Janette Brocklesby recently wrote an article in QRCA Views magazine concerning the conduct of qualitative research with the Māori population of New Zealand. Specifically, she addresses the issue of whether “non- Māori researchers have the cultural competency, expertise and skills to undertake research with Māori.” Brocklesby makes the case in the affirmative, emphasizing that non- Māori qualitative researchers are “well equipped to undertake research with Māori and to convey the Māori perspective.”
In making her case, Brocklesby discusses many of the best practices mentioned repeatedly in Research Design Review. As for all qualitative research, a researcher studying Māori groups must place a high importance on:
Reflexivity – Continually questioning and contemplating the researcher’s role or impact on research outcomes is a critical step towards quality results. In March 2014, an article in RDR talked about using a reflexive journal to think about the assumptions, values, and beliefs that researchers bring to their fieldwork that potentially threaten the integrity of the data. Likewise, Brocklesby emphasizes the need for non- Māori researchers to reflect on and ask themselves questions such as, “How do I identify with New Zealand and how am I the same as and different from Māori?”

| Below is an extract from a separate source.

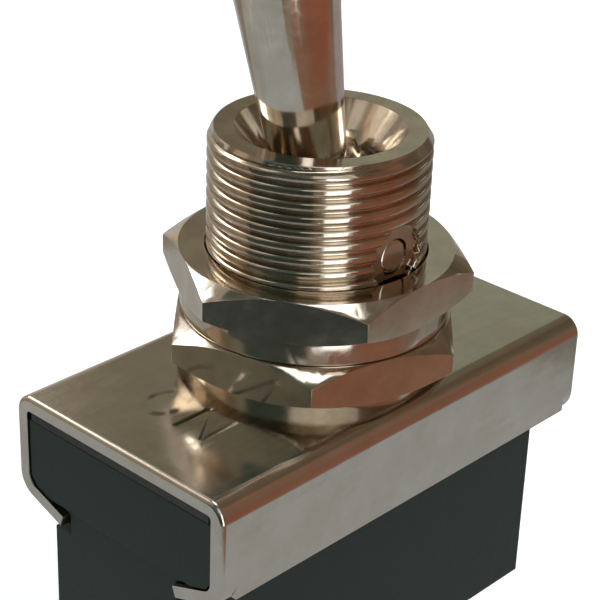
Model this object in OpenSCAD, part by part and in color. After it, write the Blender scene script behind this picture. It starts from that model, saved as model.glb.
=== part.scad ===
// Panel toggle switch: a metal bat lever in a threaded bushing, on a folded
// steel frame that grips a moulded base by four corner tabs. The lever drives
// a sprung plunger along a rocking contact inside the base.
//
// Frame of the model: millimetres, +Z up along the bushing, origin on the
// bushing's axis level with the frame's top face. The lever swings about Y.

/* [Frame] */
// Length of the folded frame
frame_len = 29.2; // [28.4:0.2:36]
// Width over the two legs
frame_wid = 15.8; // [15.4:0.2:20]
// Thickness of the sheet
sheet = 0.85; // [0.7:0.05:1.1]
// Inside radius of the two long folds
fold_in_r = 0.25; // [0.1:0.05:0.6]
// Height of the legs, from the top face to the cut edge
leg_h = 5.8; // [5.6:0.1:7.2]
// Length of each corner tab along the leg
tab_len = 1; // [0.8:0.1:3.2]
// Inside radius of the tab's fold
tab_in_r = 0.65; // [0.4:0.05:0.9]
// Angle through which each tab is folded under the base
tab_fold = 70; // [60:1:80]
// How far a tab's end stands in from the outside of its leg
tab_reach = 3.6; // [3.2:0.1:4]
// How far the tab's fold runs below the cut edge of the leg
tab_drop = 0.55; // [0.3:0.05:0.8]

/* [Bushing and nuts] */
// Outside diameter of the thread
thread_d = 12; // [11.9:0.05:13]
// Diameter at which the nuts run on the thread
pitch_d = 11.5; // [11.3:0.05:11.8]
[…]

Complexity – Important to understanding another culture is the ability to delve into the complexity of personal meaning as it relates to the research participants. As discussed in this RDR article concerning social constructionism (as well as other posts throughout this blog), the human experience is defined (and complicated) by the interconnections of life’s facets. That personal meaning – even within a distinct culture – may vary greatly. In this respect, Brocklesby asserts that researchers must “make no assumptions about what being Māori means to people.” Qualitative researchers embrace the complexity of personal meaning.

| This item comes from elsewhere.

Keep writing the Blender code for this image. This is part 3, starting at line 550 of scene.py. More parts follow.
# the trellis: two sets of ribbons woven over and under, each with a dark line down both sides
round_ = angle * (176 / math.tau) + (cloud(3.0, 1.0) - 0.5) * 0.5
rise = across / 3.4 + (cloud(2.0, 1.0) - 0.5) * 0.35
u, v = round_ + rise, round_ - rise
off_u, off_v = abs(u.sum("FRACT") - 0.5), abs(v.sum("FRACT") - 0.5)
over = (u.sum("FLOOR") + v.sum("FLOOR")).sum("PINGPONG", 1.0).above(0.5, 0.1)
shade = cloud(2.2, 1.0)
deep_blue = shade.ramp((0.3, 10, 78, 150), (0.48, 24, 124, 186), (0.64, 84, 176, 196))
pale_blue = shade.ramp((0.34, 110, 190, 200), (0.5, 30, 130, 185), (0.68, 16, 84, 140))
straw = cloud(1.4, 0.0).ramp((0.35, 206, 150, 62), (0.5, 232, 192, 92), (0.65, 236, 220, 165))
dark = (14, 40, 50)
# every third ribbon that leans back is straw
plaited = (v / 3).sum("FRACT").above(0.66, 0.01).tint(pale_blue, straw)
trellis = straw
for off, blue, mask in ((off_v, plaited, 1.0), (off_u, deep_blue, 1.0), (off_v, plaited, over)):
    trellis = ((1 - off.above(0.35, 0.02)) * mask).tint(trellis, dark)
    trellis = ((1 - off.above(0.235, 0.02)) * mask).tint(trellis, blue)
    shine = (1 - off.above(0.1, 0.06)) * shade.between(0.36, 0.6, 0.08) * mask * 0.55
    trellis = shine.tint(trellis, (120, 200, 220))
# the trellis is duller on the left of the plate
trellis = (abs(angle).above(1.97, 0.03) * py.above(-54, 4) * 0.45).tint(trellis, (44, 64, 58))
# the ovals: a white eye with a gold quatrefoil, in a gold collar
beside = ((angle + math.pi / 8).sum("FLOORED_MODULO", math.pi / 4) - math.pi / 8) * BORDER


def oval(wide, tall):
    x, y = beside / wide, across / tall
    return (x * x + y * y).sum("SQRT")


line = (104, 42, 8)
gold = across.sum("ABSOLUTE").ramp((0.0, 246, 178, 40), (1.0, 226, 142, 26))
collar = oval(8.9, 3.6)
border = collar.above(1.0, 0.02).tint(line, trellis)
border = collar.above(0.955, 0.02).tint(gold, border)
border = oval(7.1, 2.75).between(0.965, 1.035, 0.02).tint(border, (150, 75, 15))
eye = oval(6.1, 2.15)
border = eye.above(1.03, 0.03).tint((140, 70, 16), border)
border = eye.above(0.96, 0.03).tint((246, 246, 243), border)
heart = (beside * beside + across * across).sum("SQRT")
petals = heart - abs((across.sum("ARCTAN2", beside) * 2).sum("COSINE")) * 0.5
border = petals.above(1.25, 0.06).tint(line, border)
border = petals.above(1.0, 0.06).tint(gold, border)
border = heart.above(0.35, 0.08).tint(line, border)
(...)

Context – Context is king in qualitative research, and a topic discussed throughout RDR, e.g., context in observational research. Context, like complexity, is particularly important when studying a unique culture. In the Māori culture, for instance, it is essential to provide the necessary time for introductions in order to gain an understanding of personal identity which serves as the context that will ultimately shape research outcomes. Personal identity lurks as context in all qualitative research; a context that, unfortunately, is too often ignored and unexplored in less culturally-oriented qualitative studies.
Flexibility – A unique quality of qualitative research is flexibility. This quality manifests itself in many ways, including the researcher’s ability to adjust the research design as appropriate during the course of the field period. Brocklesby emphasizes this point when she mentions the need, for example, to include family members in research with Māori, as well as the probability of having to reschedule and respecting local customs.
These four attributes – reflexivity, complexity, context, and flexibility – are important to conducting meaningful research with Māori, yet equally important in the design of all qualitative research. Research with distinct cultures offers a useful lesson in why and how to implement best practices in qualitative research design.